Edward James is a fascinating character, out of the ordinary. He was born into British aristocracy where he suggested that he could have been the illegitimate child of King Edward VII, of whom we know the many mistresses but to whom we attribute very little bastards. He had the youth of a typical English noble. Then he let his originality and his taste take over. He was one of the greatest surrealist paintings collectors, and showed himself to be a more than generous patron for Salvador Dali, Max Ernst, and others.
A whim, or rather love, made him abandon the old Europe for Mexico. There, he sunk deep into the rain forest that covers the steep hills of the state of San Luis Potosi.

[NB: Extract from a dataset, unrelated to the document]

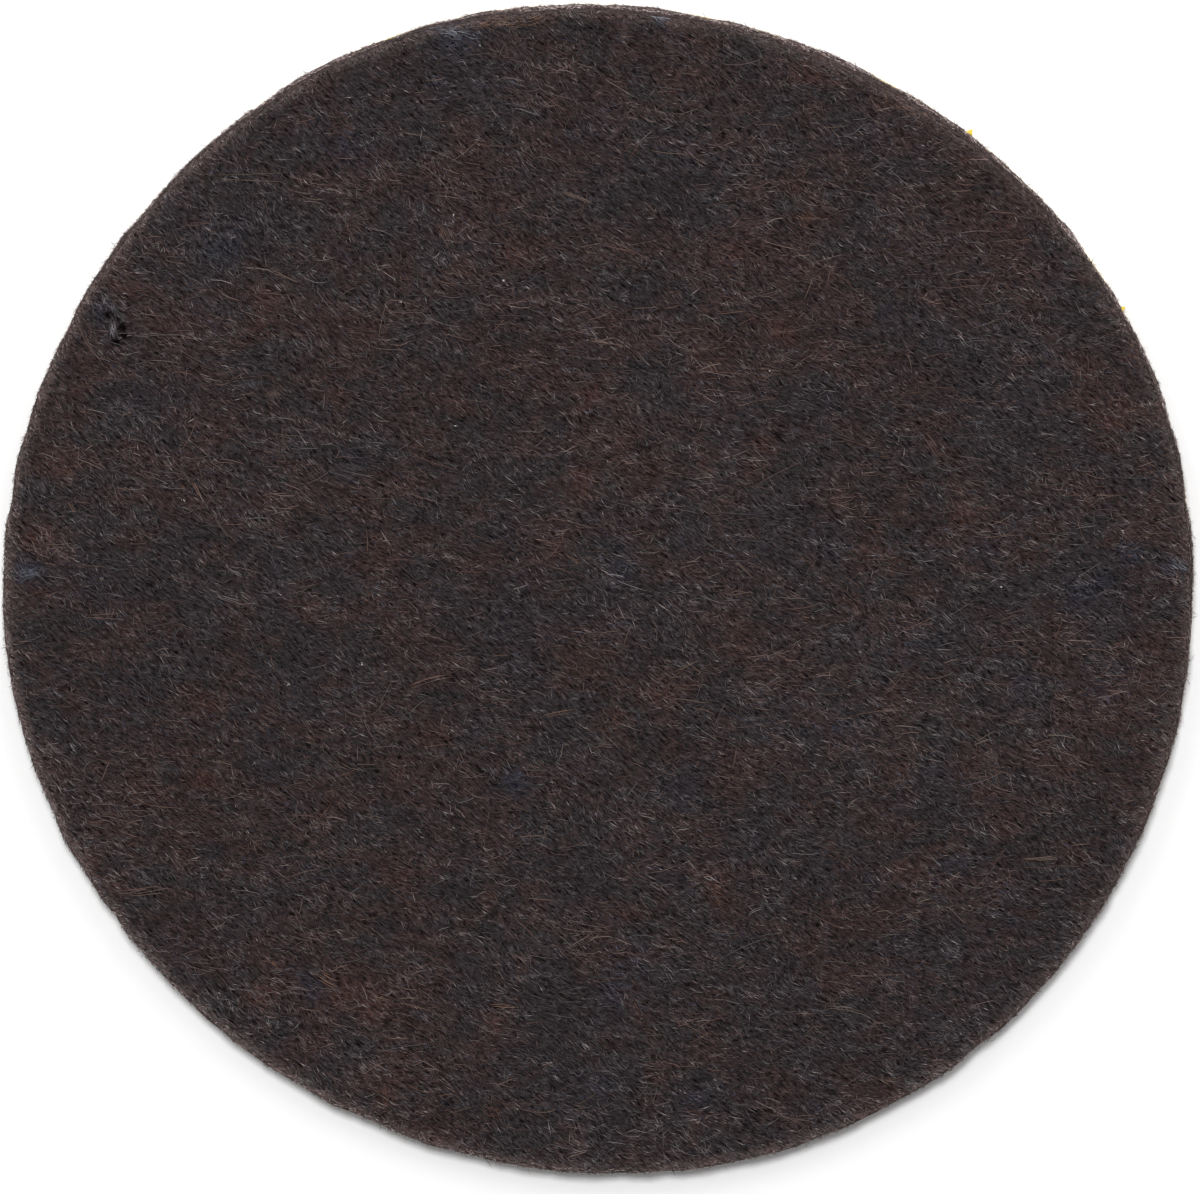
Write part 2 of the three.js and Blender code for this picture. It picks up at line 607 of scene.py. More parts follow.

He arrived in a completely desert place, a little village called Xilitla, surrounded for tens of kilometres by the most exuberant vegetation. He singlehandedly created the most extravagant garden, that is to say immense cement and concrete sculptures, painted in bright colours, the apogee of uselessness; doors that open onto the void, stairs that aimlessly climb towards the sky, terraces that look onto nothing, all of that gratuitous, sumptuous, magnificent. These enormous sculptures that sometimes take the shape of flowers and fruits blend in perfectly with the triumphant vegetation and the flowing water running everywhere.
It remains to this day the most inspiring, the most poetic, the most unexpected place, both due to the site and to Edward James’ creations.
In the neighbouring village of XIlitla, he built a large house filled with the artwork of the greatest Mexican masters of the time. We resided there and I was able to admire the variety and the power of the ghosts that lived there.